The refugees began arriving at the Austrian border in the night after Hungary, which has become one of the newest flashpoints in Europe’s migrant crisis, began bussing people who had been stuck in the capital Budapest.
Hundreds of thousands of migrants have been making often perilous journeys to Europe this summer, most of them trying to reach countries in western Europe, particularly Germany, which has said it will no longer deport Syrian refugees and will take in 800,000 people this year.
Berlin urged an end to “recriminations” as Britain said it would take in thousands more Syrian refugees, but only directly from camps, not those already in overstretched Hungary, Greece and Italy, who are demanding their EU partners do more to help.
The human cost of the crisis was exposed in the past week with the publication of photographs of three-year-old Syrian Aylan Kurdi as his body was washed up on a beach in Turkey after his family tried to cross into Greece.
The photo of the lifeless toddler sent shockwaves across the globe, galvanising public opinion and sending contributions to refugee and children’s agencies soaring.
About 50,000 migrants entered Hungary in August via the western Balkans, with a record 3300 arriving on Thursday, United Nations figures show.
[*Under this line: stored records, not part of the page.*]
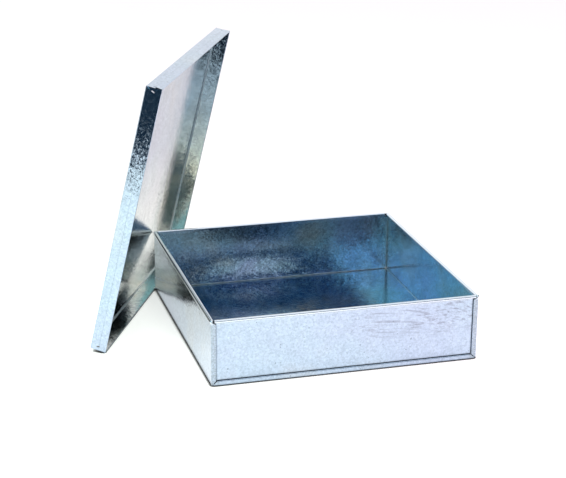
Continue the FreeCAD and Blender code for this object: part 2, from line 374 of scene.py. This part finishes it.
def lid_sheet():
    """The fine mesh of the lid."""
    axes = lid_axes()
    mesh = fine_mesh("lid", axes)
    lows = [min(vertex.co.dot(axis) for vertex in mesh.verts) for axis in axes]
    size = max(vertex.co.dot(axes[0]) for vertex in mesh.verts) - lows[0]
    inside = mesh.verts.layers.float.new("inside")
    near = HEM_STEP + SHEET / 2
    for vertex in mesh.verts:
        local = [vertex.co.dot(axis) - low for axis, low in zip(axes, lows)]
        within = all(near < value < size - near for value in local[:2])
        vertex[inside] = float(within and local[2] > SHEET / 2)
        shift = lid_shift(local, size)
        vertex.co += axes[0] * shift.x + axes[1] * shift.y + axes[2] * shift.z
    return mesh


def inside_frame(mesh):
    """Keeps every point inside the box of the CAD."""
    low, high = CAD_BOX
    for vertex in mesh.verts:
        vertex.co = Vector(min(max(value, least), most) for value, least, most in zip(vertex.co, low, high))


def piece(name, mesh, node, body, material):
    """A shown piece from a mesh, in place of a CAD node."""
    inside_frame(mesh)
    data = bpy.data.meshes.new(name)
    mesh.to_mesh(data)
    mesh.free()
    data.shade_smooth()
    data.set_sharp_from_angle(angle=SHARP_ANGLE)
    shown = bpy.data.objects.new(name, data)
    bpy.context.scene.collection.objects.link(shown)
    data.materials.append(material)
    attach(shown, body)
    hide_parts(node)


class Nodes:
    """A short way to write node trees."""

    def __init__(self, tree):
        self.tree = tree

    def add(self, kind, **settings):
        """A new shader node with its settings."""
        node = self.tree.nodes.new("ShaderNode" + kind)
        for key, value in settings.items():
            setattr(node, key, value)
        return node

    def put(self, socket, value):
        """Links an output to a socket, or sets the socket's constant."""
        if hasattr(value, "is_output"):
            self.tree.links.new(value, socket)
        else:
            socket.default_value = value

    def math(self, operation, first, second=0.0):
        """A number from two numbers."""
        node = self.add("Math", operation=operation)
        self.put(node.inputs[0], first)
        self.put(node.inputs[1], second)
        return node.outputs[0]

    def vector(self, operation, first, second=(0, 0, 0)):
        """A vector from two vectors."""
        node = self.add("VectorMath", operation=operation)
        self.put(node.inputs[0], first)
        self.put(node.inputs[1], second)
        return node.outputs["Vector"]

    def length(self, vector):
        """How long a vector is."""
        node = self.add("VectorMath", operation="LENGTH")
        self.put(node.inputs[0], vector)
        return node.outputs["Value"]

    def axes(self, place):
        """A place's X, Y and Z."""
        node = self.add("SeparateXYZ")
        self.put(node.inputs["Vector"], place)
        return node.outputs

    def channels(self, colour):
        """A colour's Red, Green and Blue."""
        node = self.add("SeparateColor")
        self.put(node.inputs["Color"], colour)
        return node.outputs

    def attribute(self, name):
        """A share that the mesh holds at each vertex, or 0 where it has none of that name."""
        return self.add("Attribute", attribute_name=name).outputs["Fac"]

    def openness(self, reach):
        """How open a point is within a reach, from 0 to 1."""
        node = self.add("AmbientOcclusion", samples=8)
        node.inputs["Distance"].default_value = reach
        return node.outputs["AO"]

    def stretched(self, place, turn, scale):
        """A place turned and then scaled along each axis."""
        turned = self.add("Mapping", vector_type="POINT")
        self.put(turned.inputs["Vector"], place)
        turned.inputs["Rotation"].default_value = turn
        return self.vector("MULTIPLY", turned.outputs["Vector"], scale)

    def noise(self, place, scale, detail=3.0, roughness=0.5):
        """Soft noise around 0.5."""
        node = self.add("TexNoise")
        self.put(node.inputs["Vector"], place)
        node.inputs["Scale"].default_value = scale
        node.inputs["Detail"].default_value = detail
        node.inputs["Roughness"].default_value = roughness
        return node.outputs["Fac"]

    def noise_colour(self, place, scale):
        """Soft noise, a different one along each axis."""
        node = self.add("TexNoise")
        self.put(node.inputs["Vector"], place)
        node.inputs["Scale"].default_value = scale
        return node.outputs["Color"]

    def cells(self, place, scale):
        """Random cells: their distance field and their colours."""
        node = self.add("TexVoronoi", voronoi_dimensions="3D", feature="F1")
        self.put(node.inputs["Vector"], place)
        node.inputs["Scale"].default_value = scale
        return node.outputs["Distance"], node.outputs["Color"]

    def span(self, value, low, high, to_low, to_high):
        """A value carried from one range to another, clamped."""
        node = self.add("MapRange")
        self.put(node.inputs["Value"], value)
        for name, number in zip(("From Min", "From Max", "To Min", "To Max"), (low, high, to_low, to_high)):
            node.inputs[name].default_value = number
        return node.outputs["Result"]

    def blend(self, share, first, second, kind="MIX"):
        """Two colours mixed by a share."""
        node = self.add("Mix", data_type="RGBA", blend_type=kind)
        self.put(node.inputs["Factor"], share)
        self.put(node.inputs["A"], first)
        self.put(node.inputs["B"], second)
        return node.outputs["Result"]

    def cover(self, share, strength, under, over):
        """A colour covered by another where the share, times its strength, says so."""
        return self.blend(self.math("MULTIPLY", share, strength), under, over)

    def plus(self, base, share, strength):
        """A number with a share, times its strength, added."""
        return self.math("ADD", base, self.math("MULTIPLY", share, strength))


def spangle_normal(nodes, place):
    """The surface normal, tilted a little differently in every crystal and grain of the zinc."""
    normal = nodes.add("NewGeometry").outputs["Normal"]
    for scale, tilt in CRYSTALS:
        crystals = nodes.cells(place, scale)[1]
        lean = nodes.vector("SUBTRACT", crystals, (0.5, 0.5, 0.5))
        normal = nodes.vector("ADD", normal, nodes.vector("MULTIPLY", lean, (tilt, tilt, tilt)))
    return nodes.vector("NORMALIZE", normal)


def rolling_lines(nodes, place, grain_turn):
    """Fine lines of the rolling mill, around 0.5."""
    return nodes.noise(nodes.stretched(place, grain_turn, ROLLED), 1, detail=4, roughness=0.7)


def scratches(nodes, place):
    """Long bent scratches in worn patches, from 0 to 1."""
    bend = nodes.vector("MULTIPLY", nodes.noise_colour(place, 5), (0.05, 0.05, 0.05))
    slope = (0, math.radians(-8), math.radians(8))
    bent = nodes.stretched(nodes.vector("ADD", place, bend), slope, SCRATCHED)
    lines = nodes.span(nodes.noise(bent, 1, detail=3, roughness=0.7), 0.5, 0.66, 0, 1)
    away = nodes.length(nodes.vector("DIVIDE", nodes.vector("SUBTRACT", place, SCUFF_PLACE), SCUFF_SIZE))
    patch = nodes.span(away, 0.2, 1, 0.6, 0)
    worn = nodes.span(nodes.math("ADD", nodes.noise(place, 7, detail=2), patch), 0.56, 0.95, 0, 1)
    return nodes.math("MULTIPLY", lines, worn)


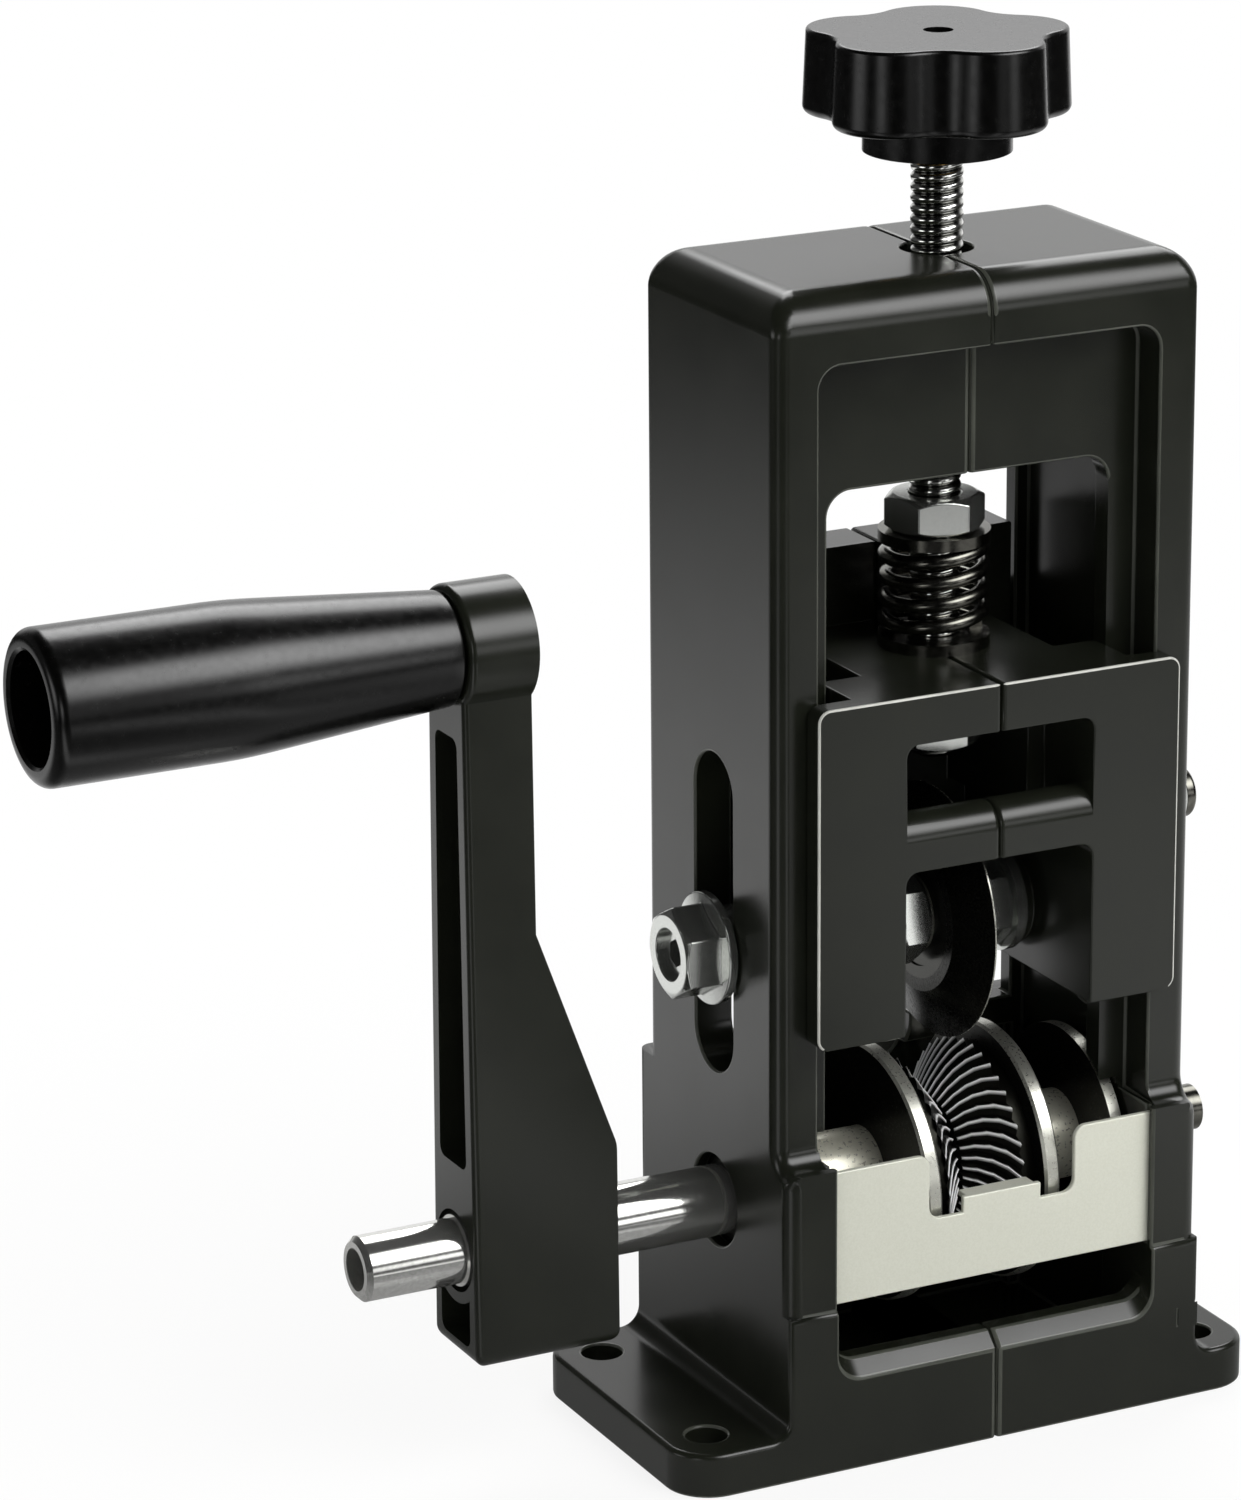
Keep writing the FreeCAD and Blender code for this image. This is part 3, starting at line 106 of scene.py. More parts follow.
def linear(colour):
    """An sRGB hex colour as linear red, green, blue and alpha."""
    parts = [int(colour[i : i + 2], 16) / 255 for i in (1, 3, 5)]
    return [p / 12.92 if p <= 0.04045 else ((p + 0.055) / 1.055) ** 2.4 for p in parts] + [1.0]


def add(tree, kind, inputs=None, **settings):
    """One node with its settings. An input is given a value, or the output that feeds it."""
    node = tree.nodes.new(kind)
    for name, value in settings.items():
        setattr(node, name, value)
    for name, value in (inputs or {}).items():
        if isinstance(value, bpy.types.NodeSocket):
            tree.links.new(value, node.inputs[name])
        else:
            node.inputs[name].default_value = value
    return node


def per_mm(size):
    """Texture scale at which one cell of a pattern is this many millimetres."""
    return 1.0 / (size * mm)


def noise(tree, place, size, detail):
    """Soft noise with cells of this size in millimetres."""
    inputs = {"Vector": place, "Scale": per_mm(size), "Detail": detail}
    return add(tree, "ShaderNodeTexNoise", inputs).outputs["Fac"]


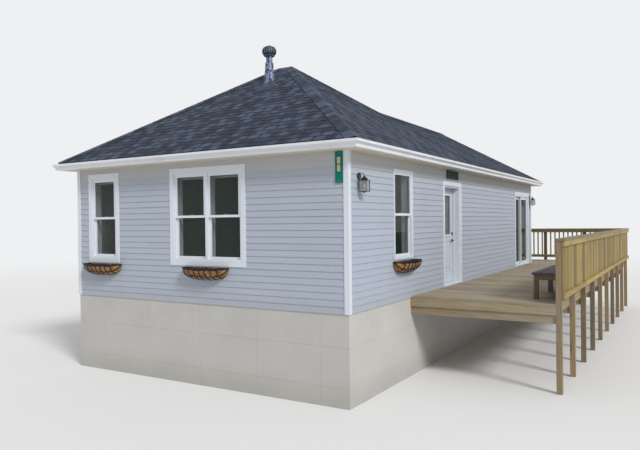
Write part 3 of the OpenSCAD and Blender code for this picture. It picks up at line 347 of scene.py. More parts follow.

Hungary has responded with tough new anti-immigration measures, including by criminalising unauthorised border crossing and any damage to a razor-wire fence recently erected along the border with Serbia.
Right-wing Prime Minister Viktor Orban sparked anger by saying his country did not want more Muslim migrants and warning that Europe would lose its Christian identity.
“We are very happy that something is happening at last. The next stop is Austria. The children are very tired, Hungary is very bad, we have to go somehow,” 23-year-old Osama from Syria told AFP as he set off from Hungary.
The UN High Commissioner for Refugees Antonio Guterres warned on Friday the 28-member EU faced a “defining moment” and called for the mandatory resettlement of 200,000 refugees by EU states.
EU foreign ministers met in Luxembourg to discuss the crisis ahead of a State of the Union address next week by European Commission president Jean-Claude Juncker, when he will lay out new measures that could well exacerbate divisions in the bloc.
Juncker has proposed mandatory quotas for resettling 160,000 refugees, after an earlier plan for 40,000 met stiff opposition, notably from Hungary, and attracted offers of places for only 32,000.